The governments are hitting back, arresting opposition leaders on trumped up charges and violently suppressing street protests as Kabila’s forces did this month, evidently killing scores of them. Wolters said these attempts of the leaders to cling to power were destabilising the countries and focusing all their political energies on this one issue, neglecting the business of running the state.
Yet the people are also registering important victories for democracy. In Burundi, Parliament defeated Nkurunziza’s draft bill to amend the constitution, by one vote, though Wolters said she was sure he would find another way to stay in power. In the DRC last week, Parliament finally withdrew a government bill that would have postponed elections until after a new census had been conducted. This was seen by the opposition as a ruse to keep Kabila in power indefinitely as properly counting all of Congo’s people would have taken years.
Is the AU helping the people to resist these efforts by die-hard incumbents to cling to power at all costs? Indirectly, at least, yes. As Dersso pointed out, the opponents of Compaoré’s attempt to amend the constitution were inspired by that clause in the Charter on Democracy, Election, and Governance, which deems tampering with the constitution to cling to power a form of unconstitutional change of government.
It would also seem the African street is inspired by a concomitant shift in the AU’s attitude towards popular uprisings, though it is still wrestling with the concept. When it drew up the draft list of crimes that the African Court could prosecute, it originally included unconstitutional changes of government but with an exception – inspired by the Arab Spring – for popular uprisings against oppressive, undemocratic governments. So it did not condemn the popular uprising that toppled Egypt’s long-time president Hosni Mubarak in 2011, and distinguished that from the forced removal of Mohammed Morsi in 2012, which it defined as a coup.
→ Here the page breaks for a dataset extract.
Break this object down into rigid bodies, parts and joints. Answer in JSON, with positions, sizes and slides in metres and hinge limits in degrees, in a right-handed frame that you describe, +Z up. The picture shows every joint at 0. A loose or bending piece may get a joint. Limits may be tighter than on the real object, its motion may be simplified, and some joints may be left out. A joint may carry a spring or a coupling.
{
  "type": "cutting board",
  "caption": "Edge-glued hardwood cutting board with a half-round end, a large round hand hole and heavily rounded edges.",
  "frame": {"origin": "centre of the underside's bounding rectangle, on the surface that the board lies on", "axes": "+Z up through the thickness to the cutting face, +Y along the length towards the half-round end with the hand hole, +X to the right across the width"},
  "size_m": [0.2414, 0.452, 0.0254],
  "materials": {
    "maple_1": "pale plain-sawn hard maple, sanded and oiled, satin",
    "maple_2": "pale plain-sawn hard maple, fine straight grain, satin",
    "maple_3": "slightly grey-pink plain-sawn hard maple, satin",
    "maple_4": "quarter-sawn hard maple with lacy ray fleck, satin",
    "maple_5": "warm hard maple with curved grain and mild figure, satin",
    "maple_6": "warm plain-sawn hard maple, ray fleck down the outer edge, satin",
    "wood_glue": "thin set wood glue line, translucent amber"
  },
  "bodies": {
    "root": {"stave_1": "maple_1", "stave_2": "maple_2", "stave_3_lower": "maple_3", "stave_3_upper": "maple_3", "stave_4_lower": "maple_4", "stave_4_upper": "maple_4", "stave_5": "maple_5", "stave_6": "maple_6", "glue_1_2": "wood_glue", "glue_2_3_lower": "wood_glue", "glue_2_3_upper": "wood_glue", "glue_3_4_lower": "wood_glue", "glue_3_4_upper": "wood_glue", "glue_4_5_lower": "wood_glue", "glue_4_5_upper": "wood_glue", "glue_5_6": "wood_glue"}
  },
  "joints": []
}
Dersso said the AU had also learnt lessons from Burkina Faso, and so was engaging in more energetic preventative diplomacy in other countries, like Togo, where incumbents are also clinging to power – as Commissioner Abdullahi suggested. So maybe that’s evolution: though clearly the AU should be much more upfront and proactive in jumping on and publicly condemning any efforts to change constitutions to cling to power.
And what message will it sending this week by electing the continent’s third-longest-serving and, at 90, certainly the oldest, leader, President Robert Mugabe as its chairperson for 2015? AU Commission Deputy Chair, Erastus Mwencha, defended the decision this week, saying it was democratic because the AU chooses its leaders on a regional rotation system, and Mugabe is the Southern African Development Community’s nominee.
The AU has declined such nominees before, though – or at least one, Sudan’s Omar al-Bashir. The real reason that it won’t decline Mugabe, though, as one South African official admitted is that because he is the West’s pariah, he is Africa’s hero. Africa is evolving politically. But for now, at least, the background music of colonialism is still drowning out the foreground music of democracy.